Which was (and remains) a great question. Still, hearing his grandmother testify before the TRC had left Cajee breathless. For 25 years she had kept the pain inside—her health would quickly deteriorate, and in 1997 she would die. Cajee, who was five years old at the time of his uncle’s arrest, would decide now to dedicate a chunk of his life to the event. He would begin work on a book, and in 2003, having made good progress, he would address a letter to Bulelani Ngcuka, the chief public prosecutor for the state.
“I have conducted extensive research and interviewed persons who were detained with Ahmed Timol,” Cajee informed Ngcuka. “I have obtained a detailed account of severe assault and torture inflicted upon Salim Essop by the security police during his detention. I have obtained statements from family members and friends who testify that Ahmed was free of any wounds or injuries on his body prior to his arrest. Photographs of Ahmed’s body clearly showing marks and bruises on his body are in my possession. I have testimony of a political detainee who was held out of a window at John Vorster Square and told that he would be dropped ‘like Timol’.”
Ngcuka’s reply? There wasn’t one. The chief prosecutor, for some reason, did not appear interested in this Truth. And yet wasn’t it his duty to prosecute such cases? Was somebody trying to drive out nature with a pitchfork?

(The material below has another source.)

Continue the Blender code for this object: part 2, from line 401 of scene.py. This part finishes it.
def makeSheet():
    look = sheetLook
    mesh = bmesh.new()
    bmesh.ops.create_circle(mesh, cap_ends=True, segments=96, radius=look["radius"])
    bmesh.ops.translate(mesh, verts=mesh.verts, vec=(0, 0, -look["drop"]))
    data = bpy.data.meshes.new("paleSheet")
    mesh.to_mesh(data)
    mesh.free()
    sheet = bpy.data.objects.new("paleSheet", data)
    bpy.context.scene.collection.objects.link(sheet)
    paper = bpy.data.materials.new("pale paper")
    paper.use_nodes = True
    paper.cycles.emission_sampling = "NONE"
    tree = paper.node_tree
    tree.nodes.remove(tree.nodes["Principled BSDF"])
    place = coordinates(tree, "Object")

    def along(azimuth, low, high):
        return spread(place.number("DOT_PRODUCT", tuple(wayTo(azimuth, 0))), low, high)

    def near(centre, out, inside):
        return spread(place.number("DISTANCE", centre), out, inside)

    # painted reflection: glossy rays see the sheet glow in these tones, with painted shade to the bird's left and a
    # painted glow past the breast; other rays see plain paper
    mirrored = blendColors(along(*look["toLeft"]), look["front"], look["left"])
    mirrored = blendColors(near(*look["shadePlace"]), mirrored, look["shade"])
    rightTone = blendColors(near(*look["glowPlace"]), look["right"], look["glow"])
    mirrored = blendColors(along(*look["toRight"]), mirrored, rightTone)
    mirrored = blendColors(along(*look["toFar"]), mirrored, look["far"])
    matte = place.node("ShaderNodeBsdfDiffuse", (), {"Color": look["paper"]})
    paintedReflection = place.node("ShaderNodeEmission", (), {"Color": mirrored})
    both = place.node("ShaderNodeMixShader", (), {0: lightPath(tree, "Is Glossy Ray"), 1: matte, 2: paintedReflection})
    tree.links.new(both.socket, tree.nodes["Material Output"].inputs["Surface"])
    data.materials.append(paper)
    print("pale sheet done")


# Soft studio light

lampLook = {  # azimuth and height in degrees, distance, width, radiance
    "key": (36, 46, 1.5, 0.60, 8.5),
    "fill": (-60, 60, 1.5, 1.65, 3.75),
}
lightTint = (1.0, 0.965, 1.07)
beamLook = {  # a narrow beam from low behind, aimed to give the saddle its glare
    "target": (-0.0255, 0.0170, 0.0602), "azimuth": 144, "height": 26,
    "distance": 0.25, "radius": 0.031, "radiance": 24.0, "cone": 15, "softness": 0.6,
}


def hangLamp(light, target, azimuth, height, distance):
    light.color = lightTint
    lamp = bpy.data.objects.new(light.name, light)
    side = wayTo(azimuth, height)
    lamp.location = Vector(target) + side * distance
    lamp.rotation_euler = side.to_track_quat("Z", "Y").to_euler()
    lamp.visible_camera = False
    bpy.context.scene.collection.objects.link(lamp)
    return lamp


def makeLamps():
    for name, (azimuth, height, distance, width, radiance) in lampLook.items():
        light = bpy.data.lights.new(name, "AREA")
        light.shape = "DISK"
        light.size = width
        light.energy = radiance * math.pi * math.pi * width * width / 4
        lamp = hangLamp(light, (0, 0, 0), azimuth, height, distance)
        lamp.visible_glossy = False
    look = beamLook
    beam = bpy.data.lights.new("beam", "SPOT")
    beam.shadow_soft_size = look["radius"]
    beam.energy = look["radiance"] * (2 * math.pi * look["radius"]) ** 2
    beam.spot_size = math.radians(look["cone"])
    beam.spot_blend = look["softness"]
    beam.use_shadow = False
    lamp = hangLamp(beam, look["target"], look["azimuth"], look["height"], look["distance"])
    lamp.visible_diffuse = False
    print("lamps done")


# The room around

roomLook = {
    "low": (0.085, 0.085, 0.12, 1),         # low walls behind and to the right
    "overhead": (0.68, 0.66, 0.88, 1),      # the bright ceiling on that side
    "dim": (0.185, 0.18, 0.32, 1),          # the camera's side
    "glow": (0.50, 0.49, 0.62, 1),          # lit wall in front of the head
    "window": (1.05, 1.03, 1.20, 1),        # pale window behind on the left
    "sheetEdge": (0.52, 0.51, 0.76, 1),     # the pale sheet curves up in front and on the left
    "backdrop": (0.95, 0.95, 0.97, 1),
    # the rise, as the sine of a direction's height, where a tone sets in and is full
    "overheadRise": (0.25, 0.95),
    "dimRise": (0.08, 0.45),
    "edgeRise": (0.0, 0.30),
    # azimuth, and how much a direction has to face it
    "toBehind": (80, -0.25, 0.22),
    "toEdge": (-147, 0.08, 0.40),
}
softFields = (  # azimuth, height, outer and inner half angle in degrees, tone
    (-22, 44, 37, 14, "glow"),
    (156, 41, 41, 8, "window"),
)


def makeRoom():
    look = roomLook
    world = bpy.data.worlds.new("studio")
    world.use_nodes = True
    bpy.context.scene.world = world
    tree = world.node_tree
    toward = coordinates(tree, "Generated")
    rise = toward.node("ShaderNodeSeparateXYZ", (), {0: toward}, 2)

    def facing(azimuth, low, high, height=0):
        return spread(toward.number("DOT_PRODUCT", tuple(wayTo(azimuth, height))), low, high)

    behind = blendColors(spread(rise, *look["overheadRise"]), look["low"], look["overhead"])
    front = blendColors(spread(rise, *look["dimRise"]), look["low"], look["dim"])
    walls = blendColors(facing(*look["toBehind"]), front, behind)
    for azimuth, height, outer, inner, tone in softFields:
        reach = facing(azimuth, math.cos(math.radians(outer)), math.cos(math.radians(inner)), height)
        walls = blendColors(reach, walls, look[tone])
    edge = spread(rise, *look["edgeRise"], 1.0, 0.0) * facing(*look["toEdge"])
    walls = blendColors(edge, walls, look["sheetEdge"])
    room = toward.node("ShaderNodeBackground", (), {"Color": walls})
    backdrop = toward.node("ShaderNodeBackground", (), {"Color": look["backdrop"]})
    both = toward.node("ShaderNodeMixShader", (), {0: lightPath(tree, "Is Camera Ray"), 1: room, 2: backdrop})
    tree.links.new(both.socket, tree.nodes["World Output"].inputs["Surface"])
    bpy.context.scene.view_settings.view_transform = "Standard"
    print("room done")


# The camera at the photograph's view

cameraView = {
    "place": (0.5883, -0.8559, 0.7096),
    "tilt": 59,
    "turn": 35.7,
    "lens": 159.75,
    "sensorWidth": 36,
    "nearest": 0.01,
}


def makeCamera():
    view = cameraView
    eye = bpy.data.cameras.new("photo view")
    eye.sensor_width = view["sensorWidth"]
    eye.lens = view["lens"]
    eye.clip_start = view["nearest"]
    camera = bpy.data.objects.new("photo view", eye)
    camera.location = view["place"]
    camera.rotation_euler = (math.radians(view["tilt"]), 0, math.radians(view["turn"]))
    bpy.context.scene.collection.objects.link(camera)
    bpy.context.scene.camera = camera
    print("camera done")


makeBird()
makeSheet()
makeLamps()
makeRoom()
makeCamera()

Perhaps. After his book was published, Cajee got his hands on a document that was supposed to be secret. The document was an internal memo from the desk of Dr MS Ramaite, who at the time of its authorship—29 November 2006—was the convenor of the task team on TRC cases. As per the document itself, it was the duty of the task team “to study all TRC cases in possession of the South African Pofice Service (SAPS) and the Priority Crimes Litigation Unit with a view of making recommendations to the National Director on whether to prosecute or not.” The recommendation in the Timol case, as in the Steve Biko case below it, was not.

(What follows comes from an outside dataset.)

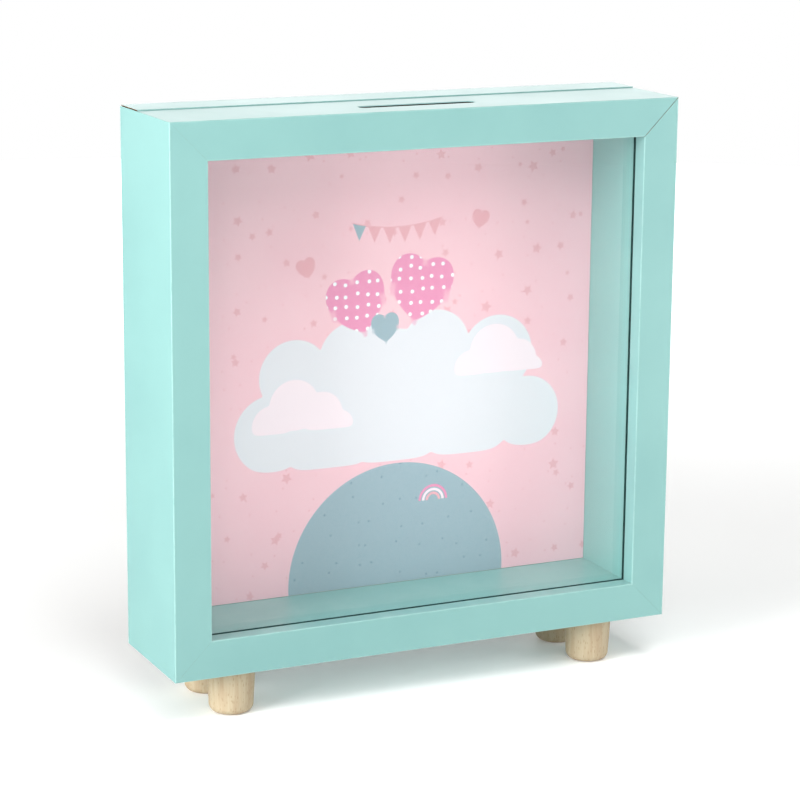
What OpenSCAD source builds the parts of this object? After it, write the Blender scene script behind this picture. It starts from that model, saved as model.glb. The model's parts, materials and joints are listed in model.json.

But here was the crux: the recipient of the memo was none other than Ngcuka’s replacement Vusi Pikoli, who in 2008 would supply an affidavit to the Ginwala Commission declaring that senior ministers in President Thabo Mbeki’s cabinet had ordered him to leave all apartheid-era cases alone. Why? Because to pursue such cases “could open the door to prosecutions of ANC members.”

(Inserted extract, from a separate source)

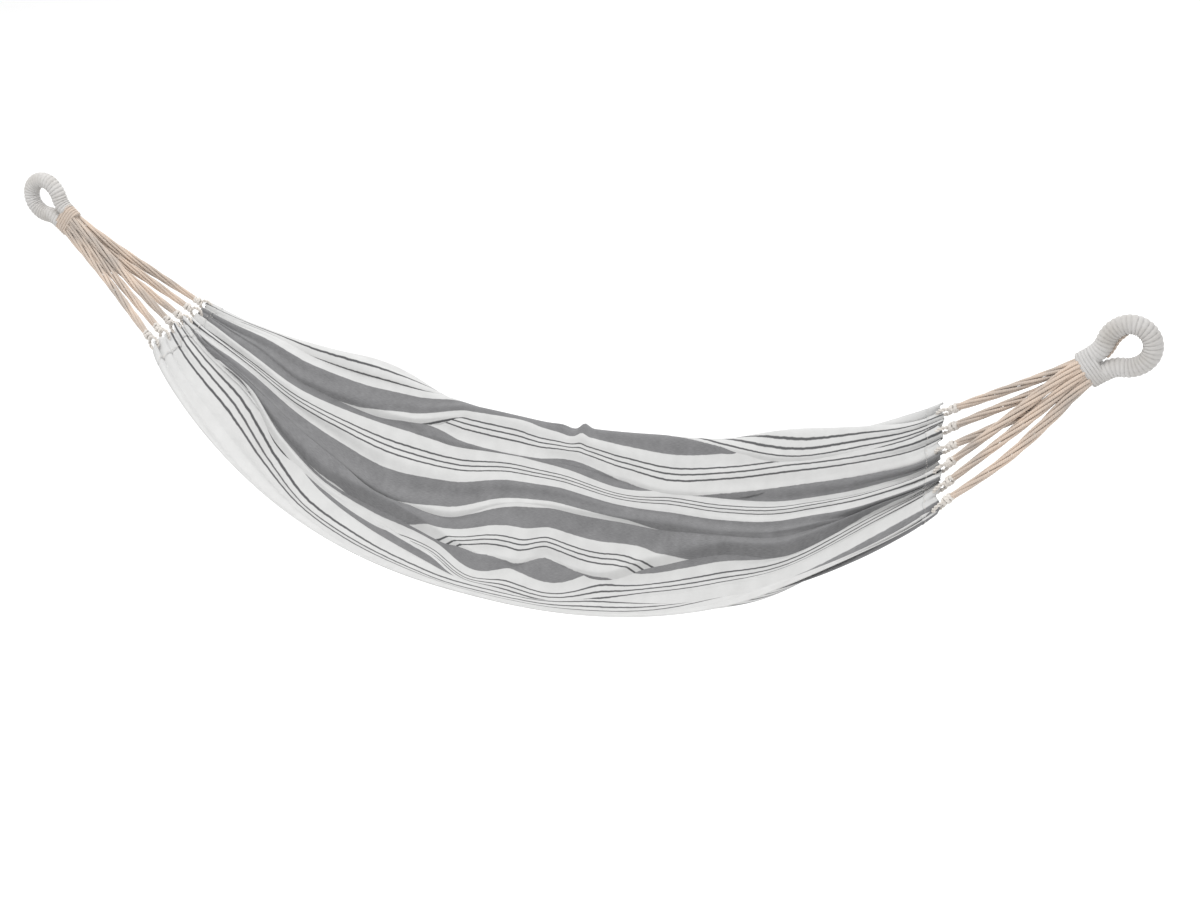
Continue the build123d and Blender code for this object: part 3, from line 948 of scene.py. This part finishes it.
def make_floor():
    material, tree = node_material("floor_paint")
    paint = tree.nodes["Principled BSDF"]
    paint.inputs["Base Color"].default_value = (0.95, 0.95, 0.95, 1)
    paint.inputs["Roughness"].default_value = 0.9
    bpy.ops.mesh.primitive_plane_add(size=60, location=(1.2, 0, -1.9))
    floor = bpy.context.object
    floor.name = "floor"
    floor.data.materials.append(material)


def make_light():
    world = bpy.data.worlds.new("studio")
    world.use_nodes = True
    sky = world.node_tree.nodes["Background"]
    sky.inputs["Color"].default_value = (1, 1, 1, 1)
    sky.inputs["Strength"].default_value = 0.9
    bpy.context.scene.world = world
    bpy.context.scene.view_settings.view_transform = "Standard"
    add_area_light("key", (0.3, -1.2, 3.0), (1.2, 0, -0.5), 1.6, 62)
    add_area_light("floor_wash", (1.2, 12.0, 6.0), (1.2, 10.0, -1.9), 16.0, 900)
    add_area_light("fill", (3.6, -3.0, 1.4), (1.4, 0, -0.4), 2.5, 18)


def add_area_light(name, place, target, size, power):
    lamp = bpy.data.lights.new(name, "AREA")
    lamp.size = size
    lamp.energy = power
    light = bpy.data.objects.new(name, lamp)
    light.location = place
    light.rotation_euler = (Vector(target) - Vector(place)).to_track_quat("-Z", "Y").to_euler()
    bpy.context.scene.collection.objects.link(light)


# ---------------------------------------------------------------- the whole model
make_camera()
natural_cord = cord_material("natural_cord", light=(0.63, 0.515, 0.425), dark=(0.44, 0.385, 0.34))
grey_cord = cord_material("grey_cord", light=(0.565, 0.555, 0.545), dark=(0.45, 0.43, 0.405))
pale_cord = cord_material("pale_cord", light=(0.72, 0.68, 0.63), dark=(0.56, 0.53, 0.50))
for side, number, route in each_cord():
    make_clew_cord(side, number, route, natural_cord)
for side, seizing_cord in (("left", natural_cord), ("right", grey_cord)):
    make_whipping(side, grey_cord)
    make_seizing(side, seizing_cord)
for side in SIDES:
    make_inner_strand(side, natural_cord)
for side, number, route in each_cord():
    make_tie(side, number, route, pale_cord)
    make_knot(side, number, route, pale_cord)
striped_cotton = cloth_material()
for side in SIDES:
    make_hem(side, striped_cotton)
    make_hem_stitches(side, pale_cord)
make_cloth(striped_cotton)
core_rope = core_material()
for side in SIDES:
    core = frame["nodes"][f"eye_core_{side}"]
    core.data.materials.clear()
    core.data.materials.append(core_rope)
make_floor()
make_light()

Yup, it sure looked like somebody was trying to drive out nature with a pitchfork. As the Daily Maverick has reported here and here, the National Prosecuting Authority has always been frightened of the security operatives of the apartheid past. In the Nokuthula Simelane matter, the first apartheid-era murder trial to come before a South African court since 2007, they have done everything in their power to ensure that the accused do not take the stand. The difference in the Ahmed Timol case is that Cajee has not been pushing for a trial, he has been pushing for another inquest—and also, all the apartheid security operatives are dead.
And so on 25 October 2016, almost 45 years to the day after Timol’s death in custody, DR JP Pretorius of the Priority Crimes Litigation Unit in the NPA wrote to Cajee to inform him of the “compelling evidence that necessitates the reopening of the inquest in the interest of justice.” Chief prosecutor Shaun Abrahams, in what must have been the easiest moment of his week, had just written to the minister of justice and correctional services with the request to ask the judge president to appoint a judge.
“I can’t see anybody opposing this,” Cajee said to the Daily Maverick. “But it will still be a major victory, because what will it mean about the other cases?”
It was a rhetorical question, of course, and Cajee had a twinkle in the eye when asking it—the sort of look that said Truth had long ago left the building, and maybe now she was returning.